*The problem:*
From the entries below, please gather each line containing the string "return".
**** Input rows ****
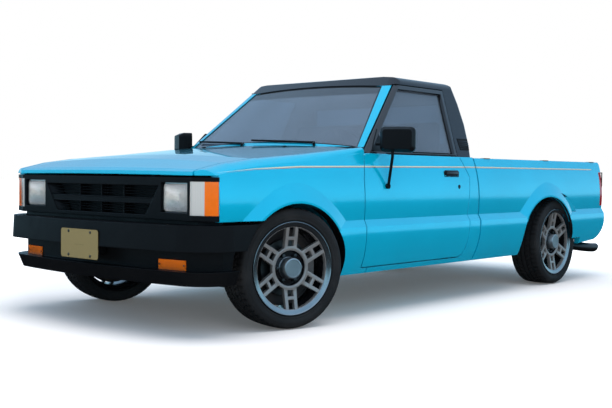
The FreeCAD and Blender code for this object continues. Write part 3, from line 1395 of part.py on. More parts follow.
def steering_wheel():
    axis = steering_axis()
    centre = vec(STEERING_X, station(STEERING_STATION), STEERING_Z)
    r = STEERING_RIM_RADIUS
    mid = STEERING_RADIUS - r
    section = [vec(mid + r * math.cos(k * math.pi / 3.0), 0, r * math.sin(k * math.pi / 3.0)) for k in range(6)]
    ring = Part.Face(polygon(section)).revolve(vec(0, 0, 0), vec(0, 0, 1), 360)
    hub = Part.makeCylinder(48.0, 40.0 - SEAT_GAP, vec(0, 0, -40.0 + SEAT_GAP))
    spokes = [block(-STEERING_RADIUS + 16.0, STEERING_RADIUS - 16.0, -18, 18, -16, -6),
              block(-18, 18, -STEERING_RADIUS + 16.0, 0, -16, -6)]
    wheel = fuse([ring, hub] + spokes)
    turn = FreeCAD.Rotation(vec(0, 0, 1), axis)
    wheel.Placement = FreeCAD.Placement(centre, turn)
    return wheel


# Bed

def bed_front_edge(x, shift):
    return arc(vec(x, station(CAB_REAR_LOW) + shift, SILL_Z),
               vec(x, station(CAB_REAR_MID) + shift, CAB_REAR_MID_Z),
               vec(x, station(CAB_REAR_TOP) + shift, BED_TOP_Z))


def bed_side():
    """Left bed side: full wall above the floor, single skin below, flared wheel arch."""
    y0 = station(CAB_REAR_LOW) - 50.0
    points = side_points(y0, BED_TOP_Z)
    sill = points[0]
    top = points[-1]
    inner_low = HALF_WIDTH - BED_SKIN_DEPTH
    edges = side_edges(points) + [
        line(top, vec(BED_WALL_X, y0, BED_TOP_Z)),
        line(vec(BED_WALL_X, y0, BED_TOP_Z), vec(BED_WALL_X, y0, BED_FLOOR_Z)),
        line(vec(BED_WALL_X, y0, BED_FLOOR_Z), vec(inner_low, y0, BED_FLOOR_Z)),
        line(vec(inner_low, y0, BED_FLOOR_Z), vec(sill.x - 16.0, y0, SILL_Z)),
        line(vec(sill.x - 16.0, y0, SILL_Z), sill),
    ]
    wall = face_of(edges).extrude(vec(0, REAR_Y - y0 + 10.0, 0))
    flare = arch_flare(REAR_ARCH_Y, REAR_ARCH_LENGTH)
    wall = wall.fuse(flare)
    x = -1.0
    low_rear = vec(x, REAR_Y - BED_REAR_RADIUS, BED_TAIL_Z)
    round_in = BED_REAR_RADIUS * (1.0 - math.sqrt(0.5))
    trim = side_prism([
        bed_front_edge(x, BED_GAP),
        line(vec(x, station(CAB_REAR_TOP) + BED_GAP, BED_TOP_Z), vec(x, REAR_Y - 24.0, BED_TOP_Z)),
        arc(vec(x, REAR_Y - 24.0, BED_TOP_Z), vec(x, REAR_Y - 8.0, BED_TOP_Z - 8.0), vec(x, REAR_Y, BED_TOP_Z - 26.0)),
        line(vec(x, REAR_Y, BED_TOP_Z - 26.0), vec(x, REAR_Y, BED_TAIL_Z + BED_REAR_RADIUS)),
        arc(vec(x, REAR_Y, BED_TAIL_Z + BED_REAR_RADIUS), vec(x, REAR_Y - round_in, BED_TAIL_Z + round_in), low_rear),
        line(low_rear, vec(x, REAR_ARCH_Y + REAR_ARCH_LENGTH, BED_TAIL_Z - 28.0)),
        line(vec(x, REAR_ARCH_Y + REAR_ARCH_LENGTH, BED_TAIL_Z - 28.0), vec(x, REAR_ARCH_Y, SILL_Z)),
        line(vec(x, REAR_ARCH_Y, SILL_Z), vec(x, station(CAB_REAR_LOW) + BED_GAP, SILL_Z)),
    ], x, BODY_WIDTH)
    wall = wall.common(trim)
    room = Part.makeCylinder(WHEELHOUSE_RADIUS, REAR_WHEEL_X + TYRE_WIDTH / 2.0 + WHEELHOUSE_SIDE,
                             vec(0, REAR_AXLE_Y, AXLE_Z), vec(1, 0, 0))
    pin_hole = tailgate_pin(BED_WALL_X + 2.0 * TAILGATE_PIN_RADIUS, SEAT_GAP)
    panel = wall.cut([arch_cutter(REAR_ARCH_Y, REAR_ARCH_LENGTH), tail_lamp_block(0.0), room, pin_hole])
    return biggest(panel), biggest(wall.common(tail_lamp_block(SEAT_GAP)))


def tail_lamp_block(gap):
    return block(0, BODY_WIDTH, REAR_Y - TAIL_LAMP_DEPTH + gap, REAR_Y + 10.0,
                 TAIL_LAMP_LOW_Z + gap, TAIL_LAMP_HIGH_Z - gap)


def bed_floor():
    """Floor, front wall and wheelhouses of the load bed."""
    y0 = station(CAB_REAR_MID) + BED_GAP + 4.0
    y1 = REAR_Y - TAILGATE_INSET - TAILGATE_THICK - TAILGATE_SWING_GAP
    x = BED_WALL_X - SEAT_GAP
    low = BED_FLOOR_Z - BED_FLOOR_THICK
    floor = block(-x, x, y0, y1, low, BED_FLOOR_Z)
    front = block(-x, x, y0, y0 + BED_FRONT_WALL, low, BED_TOP_Z)
    parts = [floor, front]
    house_x = REAR_WHEEL_X - TYRE_WIDTH / 2.0 - 45.0
    outer = WHEELHOUSE_RADIUS + WHEELHOUSE_WALL
    hollows = []
    above = block(-BODY_WIDTH, BODY_WIDTH, -LENGTH, LENGTH, low, ROOF_TOP_Z)
    for side in (-1, 1):
        start = vec(side * house_x, REAR_AXLE_Y, AXLE_Z)
        along = vec(side, 0, 0)
        drum = Part.makeCylinder(outer, x - house_x, start, along)
        parts.append(drum.common(above))
        hollow_start = vec(side * (house_x + WHEELHOUSE_WALL), REAR_AXLE_Y, AXLE_Z)
        hollows.append(Part.makeCylinder(WHEELHOUSE_RADIUS, x, hollow_start, along))
    return cut(fuse(parts), hollows)


def tailgate_pin(reach, gap):
    """Left hinge pin of the tailgate, from inside the gate out to reach."""
    y = REAR_Y - TAILGATE_INSET - TAILGATE_PIN_RISE
    z = TAILGATE_LOW_Z + TAILGATE_PIN_RISE
    start = vec(BED_WALL_X - 4.0 * PANEL_GAP, y, z)
    return rod(start, vec(reach, y, z), TAILGATE_PIN_RADIUS + gap)


def tailgate():
    """Flat gate between the bed sides with a pressed panel."""
    x = BED_WALL_X - PANEL_GAP
    y1 = REAR_Y - TAILGATE_INSET
    y0 = y1 - TAILGATE_THICK
    gate = block(-x, x, y0, y1, TAILGATE_LOW_Z, BED_TOP_Z - 2.0)
    press = block(-x + 90.0, x - 90.0, y1 - 8.0, y1 + 1.0, TAILGATE_LOW_Z + 70.0, BED_TOP_Z - 80.0)
    reach = x + PANEL_GAP + TAILGATE_PIN_RADIUS
    return fuse([gate.cut(press), tailgate_pin(reach, 0.0), mirrored(tailgate_pin(reach, 0.0))])


def rear_pan():
    """Body-coloured panel under the tailgate."""
    x = HALF_WIDTH - BED_SKIN_DEPTH - SEAT_GAP
    y1 = REAR_Y - TAILGATE_INSET
    z1 = TAILGATE_LOW_Z - TAILGATE_PIN_RISE
    points = [vec(-x, y1, z1), vec(-x, y1, z1 - 60.0), vec(-x, y1 - 50.0, REAR_PAN_LOW_Z),
              vec(-x, y1 - 65.0, REAR_PAN_LOW_Z), vec(-x, y1 - 30.0, z1 - 60.0), vec(-x, y1 - 30.0, z1)]
    return prism(points, vec(2.0 * x, 0, 0))


def build():
    tyre_shape = tyre()
    disc_rim = rim("disc")
    drum_rim = rim("drum")
    for side, name in ((1, "left"), (-1, "right")):
        write("tyre_front_" + name, placed_wheel(tyre_shape, side, True))
        write("rim_front_" + name, placed_wheel(disc_rim, side, True))
        write("tyre_rear_" + name, placed_wheel(tyre_shape, side, False))
        write("rim_rear_" + name, placed_wheel(drum_rim, side, False))
        write(name + "_knuckle", knuckle(side))
    write("frame_rails", frame_rails())
    write("engine_block", engine_block())
    write("radiator", radiator())
    write("front_suspension", front_suspension())
    write("rear_axle", rear_axle())
    write("leaf_springs", leaf_springs())
    write("propshaft", propshaft())
    write("fuel_tank", fuel_tank())
    write("exhaust", exhaust())
    shell = cab_shell_solid()
    house = greenhouse_shell()
    cab, roof = cab_and_roof(shell, house)
    write("cab_shell", cab)
    write("roof_panel", roof)
    left_door = door(shell, house)
    glass = door_glass()
    head = mirror()
    wing = fender()
    wall, lamp = bed_side()
    for side, name in ((1, "left"), (-1, "right")):
        for piece, shape in (("door", left_door), ("door_glass", glass), ("mirror", head),
                             ("fender", wing), ("bed_side", wall)):
            write(name + "_" + piece, shape if side > 0 else mirrored(shape))
    write("windshield", windshield())
    write("rear_window", rear_window())
    write("hood", hood())
    write("cowl_panel", cowl_panel())
    write("wipers", wipers())
    write("inner_wings", inner_wings())
    write("grille", grille())
    write("headlamps", headlamps())
    write("corner_lamps", corner_lamps())
    write("front_bumper", front_bumper())
    write("bumper_lamps", bumper_lamps())
    write("bench_seat", bench_seat())
    write("dashboard", dashboard())
    write("steering_column", steering_column())
    write("steering_wheel", steering_wheel())
    write("bed_floor", bed_floor())
    write("tail_lamps", both_sides(lamp))
    write("tailgate", tailgate())
    write("rear_pan", rear_pan())


build()
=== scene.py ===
import json
import logging
import math
from dataclasses import dataclass
from enum import Enum
from typing import Callable, Sequence

import bmesh
import bpy
from mathutils import Matrix, Vector


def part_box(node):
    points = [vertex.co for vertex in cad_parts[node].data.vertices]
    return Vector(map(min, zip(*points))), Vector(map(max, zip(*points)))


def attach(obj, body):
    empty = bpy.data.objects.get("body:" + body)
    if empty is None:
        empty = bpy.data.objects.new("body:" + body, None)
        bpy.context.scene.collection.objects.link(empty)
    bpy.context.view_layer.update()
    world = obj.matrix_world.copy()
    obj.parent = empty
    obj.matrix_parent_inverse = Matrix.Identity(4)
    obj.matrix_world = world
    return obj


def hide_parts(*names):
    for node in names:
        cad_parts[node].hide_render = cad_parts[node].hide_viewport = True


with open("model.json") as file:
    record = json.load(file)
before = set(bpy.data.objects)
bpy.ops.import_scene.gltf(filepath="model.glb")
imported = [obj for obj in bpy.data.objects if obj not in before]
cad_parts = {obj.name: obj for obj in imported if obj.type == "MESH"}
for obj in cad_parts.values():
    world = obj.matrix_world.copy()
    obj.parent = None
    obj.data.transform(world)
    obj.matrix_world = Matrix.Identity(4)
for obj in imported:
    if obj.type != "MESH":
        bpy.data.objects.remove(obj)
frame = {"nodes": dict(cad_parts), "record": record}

LOG = logging.getLogger("truck")
IMAGE_WIDTH = 612

Point = tuple[float, float, float]
Colour = tuple[float, float, float]
Section = Sequence[tuple[float, float]]
Piece = bpy.types.Object
Socket = bpy.types.NodeSocket

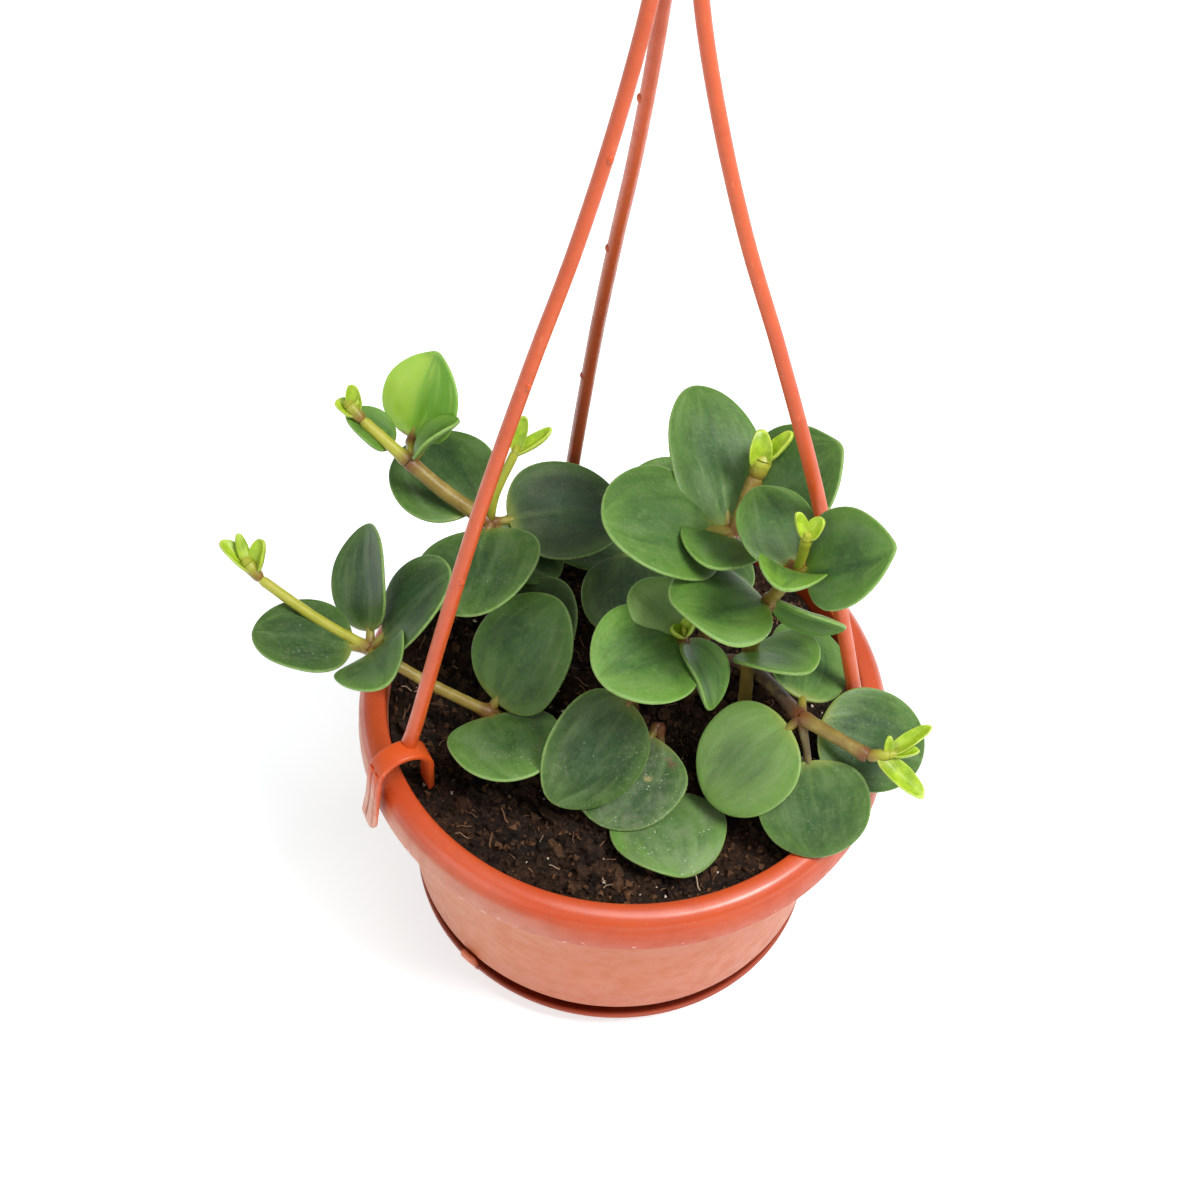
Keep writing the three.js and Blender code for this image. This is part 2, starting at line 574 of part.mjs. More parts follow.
group.add(growingTip('tip_tall', {
  from: TALL_CROWN, way: [point(33.5, -16.4, 158.5)], radius: 0.85,
  leaflets: [[147, 68, 6, 4], [30, 62, 5.8, 4.4]],
}));
group.add(growingTip('tip_low', {
  from: LOW_END, way: [point(58.5, -28, 99.5)],
  leaflets: [[30, 25, 11.5, 4.2], [-40, -15, 11, 5.5], [90, 60, 4.5, 2.5], [5, 15, 6.5, 2.5]],
}));

// The one bright young leaf, upright behind the high knot of the shoot at the back on the left
function youngLeafSolid() {
  const base = REAR_LEFT_HIGH.clone().add(point(-0.1, 7.9, -2.3));
  const outward = base.clone().sub(REAR_LEFT_HIGH).normalize();
  const start = REAR_LEFT_HIGH.clone().addScaledVector(outward, NODE_RADIUS + GAP);
  return fuse([
    stem([start, base], { from: STALK_RADIUS, to: STALK_RADIUS }),
    leaf(base, {
      heading: 65, rise: 57, roll: -6, length: 21.6, width: 20, stalk: 0.6, point: 0.2, cup: 0.5,
    }),
  ]);
}
group.add(toMesh('young_leaf', youngLeafSolid(), COLORS.youngLeaf, 0.45));

export default group;
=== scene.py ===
import random
from math import atan2, cos, exp, hypot, pi, radians, sin, sqrt

import bpy
from mathutils import Matrix, Vector, noise


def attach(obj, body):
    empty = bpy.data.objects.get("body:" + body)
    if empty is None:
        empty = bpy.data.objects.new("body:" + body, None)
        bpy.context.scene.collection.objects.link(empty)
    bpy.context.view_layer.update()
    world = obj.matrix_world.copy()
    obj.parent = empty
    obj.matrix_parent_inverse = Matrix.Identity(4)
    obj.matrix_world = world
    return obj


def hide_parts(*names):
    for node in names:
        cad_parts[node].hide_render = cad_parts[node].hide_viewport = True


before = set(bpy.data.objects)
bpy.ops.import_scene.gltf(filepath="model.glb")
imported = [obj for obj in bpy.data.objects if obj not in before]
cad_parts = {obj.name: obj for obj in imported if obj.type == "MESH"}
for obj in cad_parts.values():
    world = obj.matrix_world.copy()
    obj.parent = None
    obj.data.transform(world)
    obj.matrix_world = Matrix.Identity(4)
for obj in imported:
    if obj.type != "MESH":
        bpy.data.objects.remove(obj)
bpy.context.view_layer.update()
MM = 0.001

# The plant and its pot, in millimetres from the middle of the saucer's underside
SOIL_LEVEL = 69.0
SOIL_CROWN = 1.2
SOIL_FLOOR = 13.95
FRONT_LEAF_BED = (12.0, -35.5)
DRAIN_COUNT = 4
DRAIN_RADIUS = 3
DRAIN_CIRCLE = 24
LUG_AZIMUTHS = (109, 229, 349)
LUG_WIDTH = 3.6
HUB = Vector((-2.7, 1.2, 302.0))
HANGER_AZIMUTHS = (210, 110, 352)
STRAND_RADIUS = 1.45
STRAND_SPACING = 2.4
STRAND_SHIFT = -1.6
STRAND_FOOT_RADIUS = 54.5
STRAND_FOOT_HEIGHT = 86.2
HOOK_RADIUS = 11
HOOK_ROD = 2.2
HOOK_RISE = 26
CLIP_MIDDLE = 57.1
CLIP_ARCH = 7.1
CLIP_SPRINGING = 80.3
CLIP_WIDTH = 5.3
LEG_FLARE = 1.8
CLIP_THICKNESS = 1.4
CLIP_LEG_END = 62.6
CLIP_STEPS = 24
NODE_RADIUS = 2.05
STEM_WOBBLE = 0.06
BLADE_HALF = 0.85
EDGE_HALF = 0.42
FULLNESS = 0.03
# How far light sinks into the plastic, in red, green and blue
PLASTIC_REACH = (1.0, 0.3, 0.15)
# How many pieces lie on the soil
CRUMBS, LUMPS, GRAINS, FIBRES = 7000, 200, 120, 190


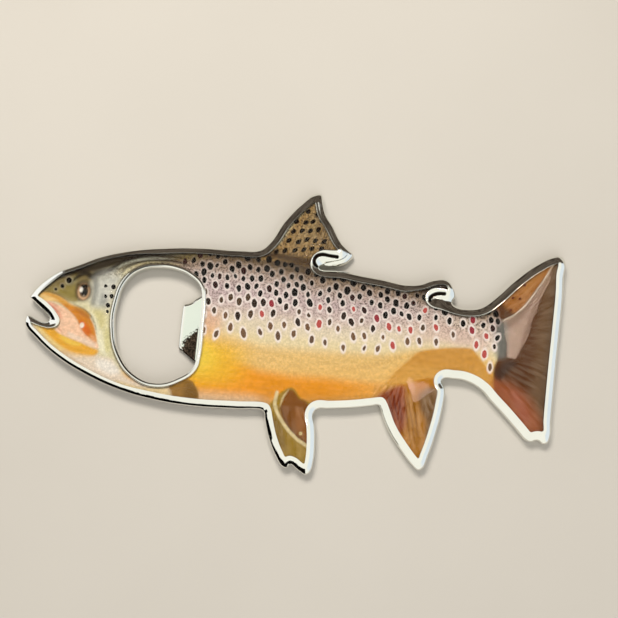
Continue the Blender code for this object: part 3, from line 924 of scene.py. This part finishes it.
****
*Output for this exercise:*
    return wheel
    return arc(vec(x, station(CAB_REAR_LOW) + shift, SILL_Z),
    return biggest(panel), biggest(wall.common(tail_lamp_block(SEAT_GAP)))
    return block(0, BODY_WIDTH, REAR_Y - TAIL_LAMP_DEPTH + gap, REAR_Y + 10.0,
    return cut(fuse(parts), hollows)
    return rod(start, vec(reach, y, z), TAILGATE_PIN_RADIUS + gap)
    return fuse([gate.cut(press), tailgate_pin(reach, 0.0), mirrored(tailgate_pin(reach, 0.0))])
    return prism(points, vec(2.0 * x, 0, 0))
    return Vector(map(min, zip(*points))), Vector(map(max, zip(*points)))
    return obj
  return fuse([
    return obj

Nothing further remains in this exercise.